Sole proprietorship vs. Corporation. So, if you have looked into what form of business you are going to conduct and if it is going to be individual name or proprietorship, then you do not have much to worry about. However, if it is going to be a corporation, you still have to decide whether it is going to be LLC or P. C. or C Corporation or S Corporation.
And different options are available to people depending upon what is their background, who else is involved and what their objectives are. For example, a doctor can have Professional Corporation (P. C.) but an Engineer cannot. Whether the corporation is going to be a C-corporation or S-corporation also needs to be decided based on the objectives of the corporation. A good CPA can help in the decision making process.
Professional Advisory Team.  Who will help you on legal matters? Legal matters can vary from simple incorporation to complex employment or corporate Governence. Who will help you with tax planning and strategy? Who will help you with Marketing? Insurance and Financial planning is a big part of running a business. So, make sure to identify your lawyer, CPA, Insurance Agent, etc. before you need them.

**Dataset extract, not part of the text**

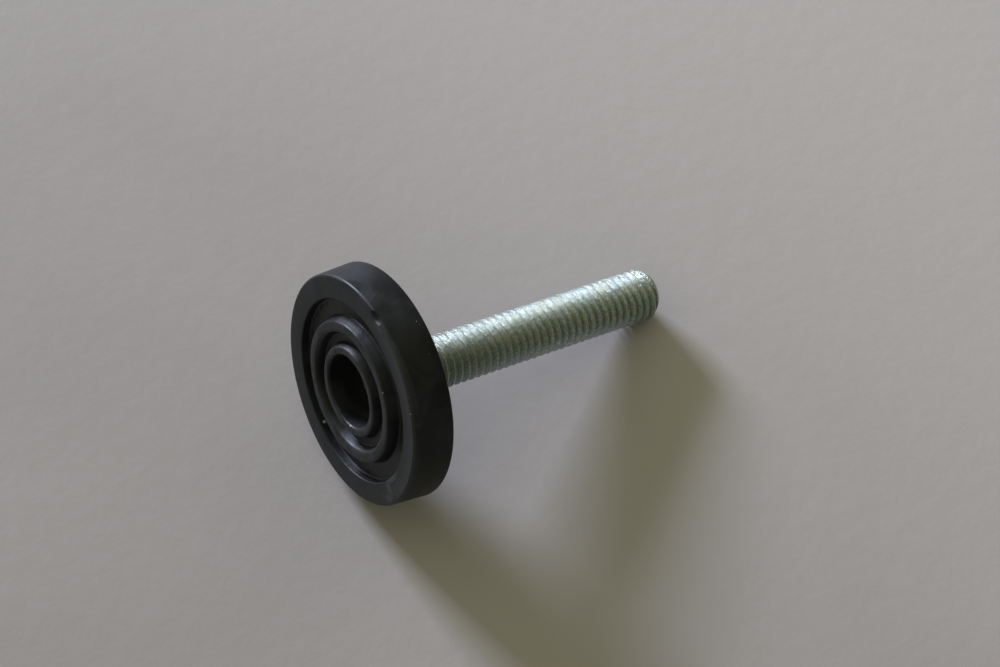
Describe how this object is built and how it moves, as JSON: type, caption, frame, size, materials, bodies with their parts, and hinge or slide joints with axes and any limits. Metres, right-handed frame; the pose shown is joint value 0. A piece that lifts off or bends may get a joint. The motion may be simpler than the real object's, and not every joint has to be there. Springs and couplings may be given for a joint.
{
  "type": "leveling foot",
  "caption": "Screw-in leveling foot: a round moulded base with ring ribs underneath and a threaded steel stud standing from its hub.",
  "frame": {"origin": "centre of the underside, on the plane of the rings that the foot stands on", "axes": "+Z along the stud, from the base towards the stud's free end; X and Y are equivalent, the part is round"},
  "size_m": [0.0354, 0.0354, 0.0535],
  "materials": {
    "black_plastic": "smooth moulded black plastic, low gloss",
    "zinc_steel": "bright zinc plating on a rolled thread"
  },
  "bodies": {
    "root": {"base": "black_plastic", "stud": "zinc_steel"}
  },
  "joints": []
}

Here is a short list of documents which are required as well.
Governing Documents
Operating Agreements
  1. Shareholder Agreements
  2. Bylaws
  3. Buy-Sell Agreements
  4. Partnership Agreements
Employee Related:  
  1. Employee Manuals
  2. Independent Contractor Agreements
  3. Employee Agreements
  4. Confidentiality Agreements
  5. Non-Disclosure Agreements
  6. Noncompete Agreements
It's much easier and far less expensive to do things right at the start than to try to fix a mistake down the road. With all the laws and regulations out there, it's easy to make a mistake.  I have seen too many people get excited about working together and not paying attention to legal aspects and then later paying for the mistakes.